• Problem
In the listing below, find the line with "HINGE_Y, 0), direction=door_plane().x_dir)", then repeat exactly every line from the top through that one.
# start of Given data
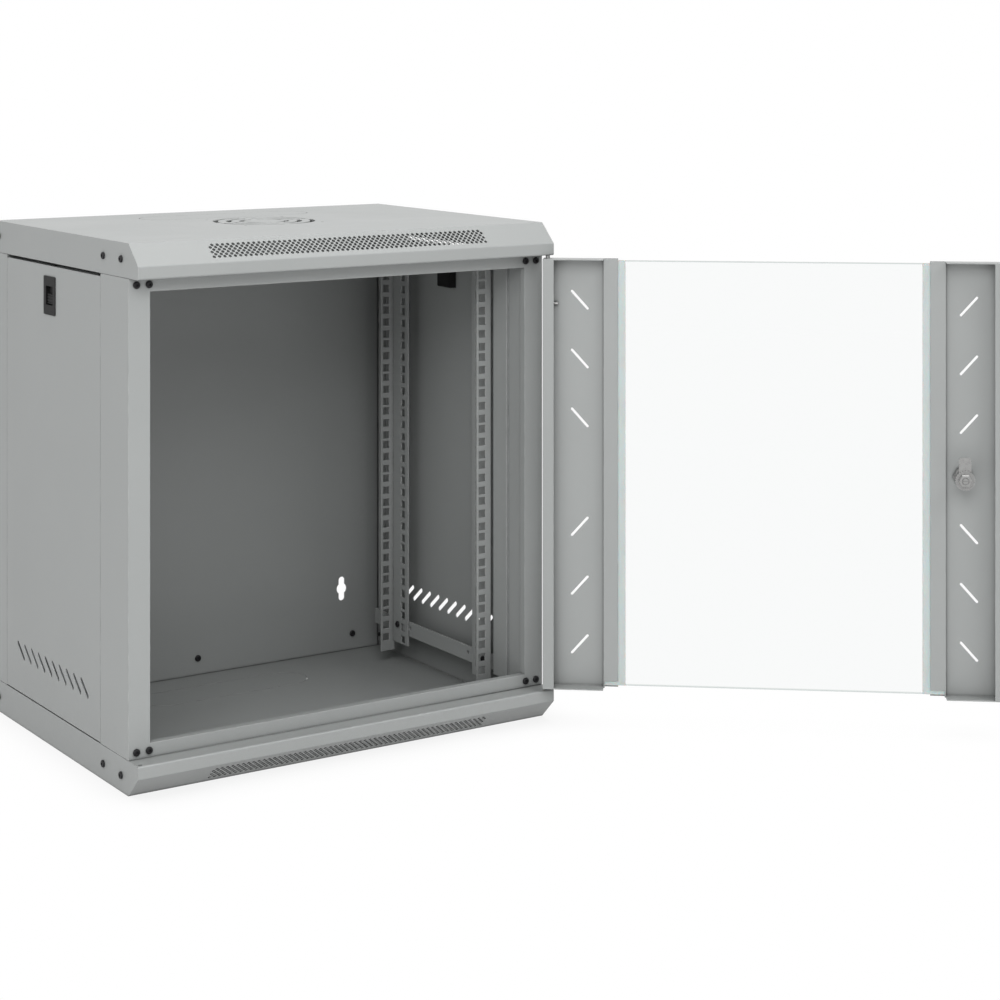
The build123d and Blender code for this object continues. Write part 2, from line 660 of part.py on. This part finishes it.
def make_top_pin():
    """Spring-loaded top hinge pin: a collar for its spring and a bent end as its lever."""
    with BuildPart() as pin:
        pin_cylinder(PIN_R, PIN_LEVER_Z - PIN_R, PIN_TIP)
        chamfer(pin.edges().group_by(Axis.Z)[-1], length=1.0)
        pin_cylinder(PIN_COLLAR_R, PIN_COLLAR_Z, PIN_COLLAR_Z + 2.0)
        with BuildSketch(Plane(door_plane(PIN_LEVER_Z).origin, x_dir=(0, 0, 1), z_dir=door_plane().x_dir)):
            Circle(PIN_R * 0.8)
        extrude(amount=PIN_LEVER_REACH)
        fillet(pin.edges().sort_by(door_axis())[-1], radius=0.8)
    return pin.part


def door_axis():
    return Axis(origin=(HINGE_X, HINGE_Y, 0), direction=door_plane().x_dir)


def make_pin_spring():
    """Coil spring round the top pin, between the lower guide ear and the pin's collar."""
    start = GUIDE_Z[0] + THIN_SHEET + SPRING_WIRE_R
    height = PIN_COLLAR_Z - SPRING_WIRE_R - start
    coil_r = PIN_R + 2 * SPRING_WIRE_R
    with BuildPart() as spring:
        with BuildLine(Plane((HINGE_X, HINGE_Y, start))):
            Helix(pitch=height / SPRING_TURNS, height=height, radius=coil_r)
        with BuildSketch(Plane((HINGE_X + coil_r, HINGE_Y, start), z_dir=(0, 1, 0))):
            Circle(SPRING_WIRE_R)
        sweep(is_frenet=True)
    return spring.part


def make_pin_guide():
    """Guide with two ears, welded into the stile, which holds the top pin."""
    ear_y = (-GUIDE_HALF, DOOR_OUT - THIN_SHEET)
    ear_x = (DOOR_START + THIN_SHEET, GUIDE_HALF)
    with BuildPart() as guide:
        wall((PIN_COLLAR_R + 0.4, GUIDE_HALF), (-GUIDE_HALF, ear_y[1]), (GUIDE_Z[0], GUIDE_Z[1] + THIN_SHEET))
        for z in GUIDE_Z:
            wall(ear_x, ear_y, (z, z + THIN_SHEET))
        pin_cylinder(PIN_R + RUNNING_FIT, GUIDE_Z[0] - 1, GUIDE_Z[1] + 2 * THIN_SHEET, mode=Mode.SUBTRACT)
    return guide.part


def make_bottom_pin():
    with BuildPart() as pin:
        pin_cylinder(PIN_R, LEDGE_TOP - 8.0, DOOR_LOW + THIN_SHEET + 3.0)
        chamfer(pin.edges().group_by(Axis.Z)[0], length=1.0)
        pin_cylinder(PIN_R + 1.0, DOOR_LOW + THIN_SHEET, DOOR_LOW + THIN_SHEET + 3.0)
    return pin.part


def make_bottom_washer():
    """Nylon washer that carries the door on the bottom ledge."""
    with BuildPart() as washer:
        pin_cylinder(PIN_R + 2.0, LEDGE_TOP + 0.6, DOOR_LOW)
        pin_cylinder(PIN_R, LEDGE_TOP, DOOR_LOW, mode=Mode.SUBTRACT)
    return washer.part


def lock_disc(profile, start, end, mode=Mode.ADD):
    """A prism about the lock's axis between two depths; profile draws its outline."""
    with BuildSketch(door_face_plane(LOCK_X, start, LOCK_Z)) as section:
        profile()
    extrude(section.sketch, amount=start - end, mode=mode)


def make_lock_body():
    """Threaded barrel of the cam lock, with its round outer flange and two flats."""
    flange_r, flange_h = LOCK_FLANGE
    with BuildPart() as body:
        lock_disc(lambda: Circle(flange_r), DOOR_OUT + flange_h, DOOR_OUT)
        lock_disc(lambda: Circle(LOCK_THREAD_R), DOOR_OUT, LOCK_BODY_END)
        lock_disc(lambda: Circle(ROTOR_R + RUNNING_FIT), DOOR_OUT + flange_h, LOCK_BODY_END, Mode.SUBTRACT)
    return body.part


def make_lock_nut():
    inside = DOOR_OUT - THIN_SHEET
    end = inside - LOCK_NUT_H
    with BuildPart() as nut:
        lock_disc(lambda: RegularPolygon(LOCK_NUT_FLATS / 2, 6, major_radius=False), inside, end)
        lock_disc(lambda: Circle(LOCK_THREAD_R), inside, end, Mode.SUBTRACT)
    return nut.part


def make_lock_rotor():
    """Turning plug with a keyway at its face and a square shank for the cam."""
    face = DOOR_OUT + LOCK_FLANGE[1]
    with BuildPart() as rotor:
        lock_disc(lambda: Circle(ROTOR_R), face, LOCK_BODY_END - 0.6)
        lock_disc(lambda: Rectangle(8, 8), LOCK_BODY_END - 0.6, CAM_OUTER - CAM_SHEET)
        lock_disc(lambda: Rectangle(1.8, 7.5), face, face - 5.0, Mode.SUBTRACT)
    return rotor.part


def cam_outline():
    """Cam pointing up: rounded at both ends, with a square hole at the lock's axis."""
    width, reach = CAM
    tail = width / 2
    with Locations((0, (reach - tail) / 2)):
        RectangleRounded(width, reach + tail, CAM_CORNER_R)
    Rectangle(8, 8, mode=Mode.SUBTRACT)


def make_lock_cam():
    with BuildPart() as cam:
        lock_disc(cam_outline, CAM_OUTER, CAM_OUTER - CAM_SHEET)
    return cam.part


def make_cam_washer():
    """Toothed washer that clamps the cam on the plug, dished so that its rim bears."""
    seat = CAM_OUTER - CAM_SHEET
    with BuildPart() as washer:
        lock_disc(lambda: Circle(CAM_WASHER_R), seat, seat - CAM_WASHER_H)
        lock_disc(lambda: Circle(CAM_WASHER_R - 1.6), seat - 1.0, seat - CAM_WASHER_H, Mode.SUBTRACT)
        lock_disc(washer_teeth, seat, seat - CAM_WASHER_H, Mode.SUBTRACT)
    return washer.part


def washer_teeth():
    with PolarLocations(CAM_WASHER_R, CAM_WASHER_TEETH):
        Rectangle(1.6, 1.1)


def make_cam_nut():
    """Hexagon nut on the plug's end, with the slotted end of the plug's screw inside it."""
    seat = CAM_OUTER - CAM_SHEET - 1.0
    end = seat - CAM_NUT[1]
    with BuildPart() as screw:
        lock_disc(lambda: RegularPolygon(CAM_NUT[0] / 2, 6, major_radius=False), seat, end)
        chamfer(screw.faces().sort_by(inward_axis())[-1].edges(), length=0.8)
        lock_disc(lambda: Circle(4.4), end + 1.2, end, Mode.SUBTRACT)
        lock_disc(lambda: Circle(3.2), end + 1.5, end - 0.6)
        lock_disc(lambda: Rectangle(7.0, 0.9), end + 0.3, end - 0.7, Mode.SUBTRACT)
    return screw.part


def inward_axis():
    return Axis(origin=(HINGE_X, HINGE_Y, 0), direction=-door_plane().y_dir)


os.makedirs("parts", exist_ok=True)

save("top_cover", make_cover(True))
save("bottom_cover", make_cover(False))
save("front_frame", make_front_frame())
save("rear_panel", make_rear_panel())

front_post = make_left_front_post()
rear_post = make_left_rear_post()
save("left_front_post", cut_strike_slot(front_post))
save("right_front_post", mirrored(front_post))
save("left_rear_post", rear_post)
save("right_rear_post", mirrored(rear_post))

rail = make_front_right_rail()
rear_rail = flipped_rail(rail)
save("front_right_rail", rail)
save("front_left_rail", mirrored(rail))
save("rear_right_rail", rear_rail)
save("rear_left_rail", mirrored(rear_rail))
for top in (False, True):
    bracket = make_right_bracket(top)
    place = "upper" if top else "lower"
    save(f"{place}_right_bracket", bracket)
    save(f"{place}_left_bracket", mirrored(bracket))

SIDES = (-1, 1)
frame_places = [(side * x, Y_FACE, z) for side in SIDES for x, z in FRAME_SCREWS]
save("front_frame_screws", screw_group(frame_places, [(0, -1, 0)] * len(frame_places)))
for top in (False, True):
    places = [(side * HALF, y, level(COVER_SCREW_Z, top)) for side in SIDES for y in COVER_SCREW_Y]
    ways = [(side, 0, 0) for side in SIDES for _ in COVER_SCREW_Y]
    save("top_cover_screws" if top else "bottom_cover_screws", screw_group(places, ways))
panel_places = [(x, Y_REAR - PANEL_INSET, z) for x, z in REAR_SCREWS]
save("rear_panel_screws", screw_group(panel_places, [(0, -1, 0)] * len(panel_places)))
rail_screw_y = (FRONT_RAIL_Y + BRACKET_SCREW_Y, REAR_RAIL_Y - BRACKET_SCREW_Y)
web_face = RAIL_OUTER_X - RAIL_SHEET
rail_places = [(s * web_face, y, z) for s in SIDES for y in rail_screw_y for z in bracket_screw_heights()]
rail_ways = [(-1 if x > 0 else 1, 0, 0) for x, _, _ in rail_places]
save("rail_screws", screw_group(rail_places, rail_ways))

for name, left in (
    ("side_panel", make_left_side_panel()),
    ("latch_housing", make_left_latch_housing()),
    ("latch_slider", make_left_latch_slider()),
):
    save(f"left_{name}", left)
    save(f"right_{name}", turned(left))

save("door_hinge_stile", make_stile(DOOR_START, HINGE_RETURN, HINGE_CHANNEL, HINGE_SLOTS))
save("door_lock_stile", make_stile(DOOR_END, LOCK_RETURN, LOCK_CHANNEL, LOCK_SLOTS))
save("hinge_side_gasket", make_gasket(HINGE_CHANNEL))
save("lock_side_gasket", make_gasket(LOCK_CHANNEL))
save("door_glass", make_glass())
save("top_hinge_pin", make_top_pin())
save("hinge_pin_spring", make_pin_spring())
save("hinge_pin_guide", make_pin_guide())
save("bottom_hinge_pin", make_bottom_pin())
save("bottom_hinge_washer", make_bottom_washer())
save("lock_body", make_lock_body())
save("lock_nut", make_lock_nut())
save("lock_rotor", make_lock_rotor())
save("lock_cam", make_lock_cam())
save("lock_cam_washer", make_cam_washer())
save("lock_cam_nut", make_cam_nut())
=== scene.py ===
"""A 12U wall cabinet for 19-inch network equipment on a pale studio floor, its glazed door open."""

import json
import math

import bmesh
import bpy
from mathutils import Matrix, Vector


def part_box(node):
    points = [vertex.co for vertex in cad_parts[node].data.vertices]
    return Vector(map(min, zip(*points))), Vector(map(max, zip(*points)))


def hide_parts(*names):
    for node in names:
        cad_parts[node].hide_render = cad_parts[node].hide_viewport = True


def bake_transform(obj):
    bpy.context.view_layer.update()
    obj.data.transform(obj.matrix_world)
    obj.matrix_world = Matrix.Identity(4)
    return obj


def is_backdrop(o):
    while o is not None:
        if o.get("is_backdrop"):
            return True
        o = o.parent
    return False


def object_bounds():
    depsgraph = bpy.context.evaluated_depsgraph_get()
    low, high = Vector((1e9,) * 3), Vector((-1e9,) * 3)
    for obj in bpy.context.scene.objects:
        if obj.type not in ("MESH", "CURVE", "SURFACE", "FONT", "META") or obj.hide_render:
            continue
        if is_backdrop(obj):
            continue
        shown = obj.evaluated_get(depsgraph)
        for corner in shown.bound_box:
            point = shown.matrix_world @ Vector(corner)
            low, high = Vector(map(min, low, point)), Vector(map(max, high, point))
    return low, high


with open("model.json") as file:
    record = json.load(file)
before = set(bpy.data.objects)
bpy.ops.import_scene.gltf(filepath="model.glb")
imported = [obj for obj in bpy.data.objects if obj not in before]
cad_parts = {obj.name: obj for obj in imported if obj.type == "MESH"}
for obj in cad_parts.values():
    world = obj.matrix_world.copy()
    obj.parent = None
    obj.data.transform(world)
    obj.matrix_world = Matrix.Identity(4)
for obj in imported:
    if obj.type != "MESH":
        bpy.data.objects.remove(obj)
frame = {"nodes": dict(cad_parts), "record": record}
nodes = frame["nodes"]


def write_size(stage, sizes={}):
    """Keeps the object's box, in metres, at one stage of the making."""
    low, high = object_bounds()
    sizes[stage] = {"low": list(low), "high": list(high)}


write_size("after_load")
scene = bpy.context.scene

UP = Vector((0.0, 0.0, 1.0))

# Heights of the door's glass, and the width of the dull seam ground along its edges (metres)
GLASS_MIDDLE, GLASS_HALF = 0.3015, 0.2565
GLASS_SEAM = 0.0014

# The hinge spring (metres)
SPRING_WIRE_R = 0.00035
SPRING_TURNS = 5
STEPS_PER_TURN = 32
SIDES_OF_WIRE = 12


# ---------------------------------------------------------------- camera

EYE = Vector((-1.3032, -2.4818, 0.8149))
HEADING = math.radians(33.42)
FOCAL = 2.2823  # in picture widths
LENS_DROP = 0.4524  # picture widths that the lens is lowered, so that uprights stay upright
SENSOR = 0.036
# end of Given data
• Solution for this problem
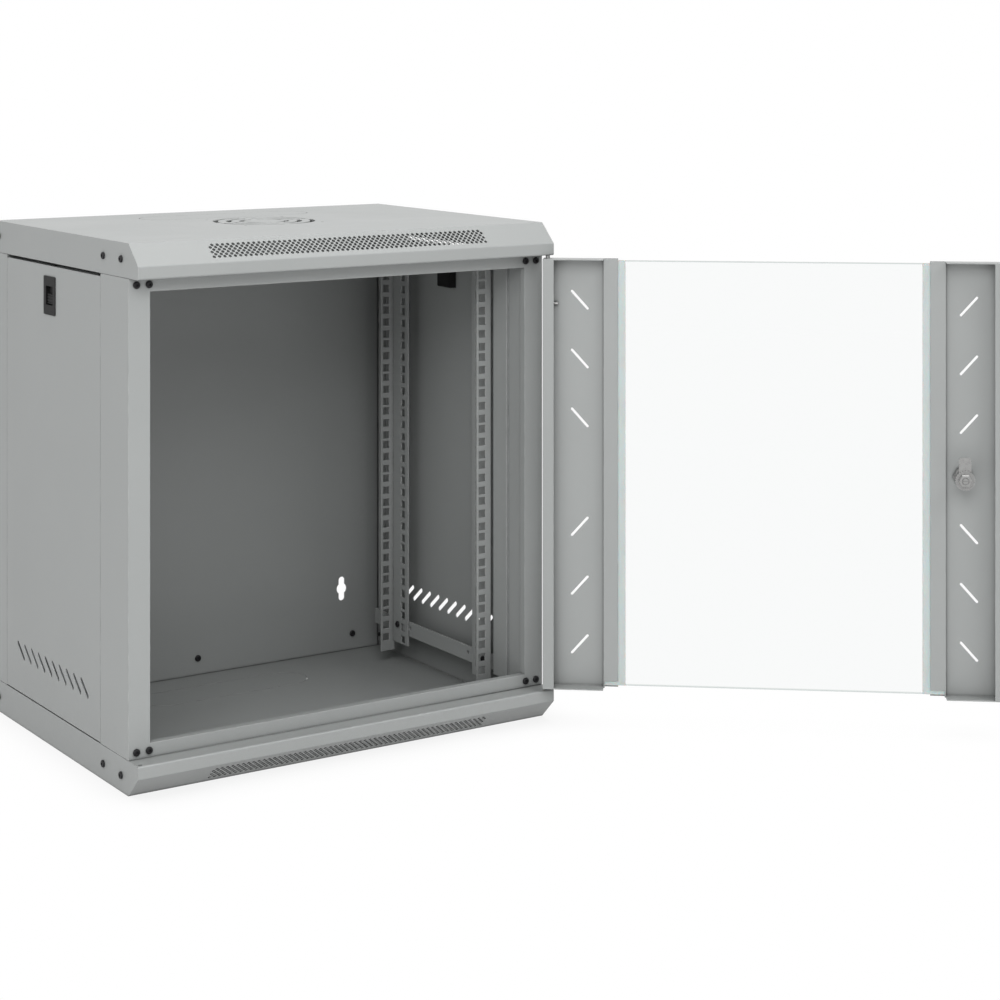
The build123d and Blender code for this object continues. Write part 2, from line 660 of part.py on. This part finishes it.
def make_top_pin():
    """Spring-loaded top hinge pin: a collar for its spring and a bent end as its lever."""
    with BuildPart() as pin:
        pin_cylinder(PIN_R, PIN_LEVER_Z - PIN_R, PIN_TIP)
        chamfer(pin.edges().group_by(Axis.Z)[-1], length=1.0)
        pin_cylinder(PIN_COLLAR_R, PIN_COLLAR_Z, PIN_COLLAR_Z + 2.0)
        with BuildSketch(Plane(door_plane(PIN_LEVER_Z).origin, x_dir=(0, 0, 1), z_dir=door_plane().x_dir)):
            Circle(PIN_R * 0.8)
        extrude(amount=PIN_LEVER_REACH)
        fillet(pin.edges().sort_by(door_axis())[-1], radius=0.8)
    return pin.part


def door_axis():
    return Axis(origin=(HINGE_X, HINGE_Y, 0), direction=door_plane().x_dir)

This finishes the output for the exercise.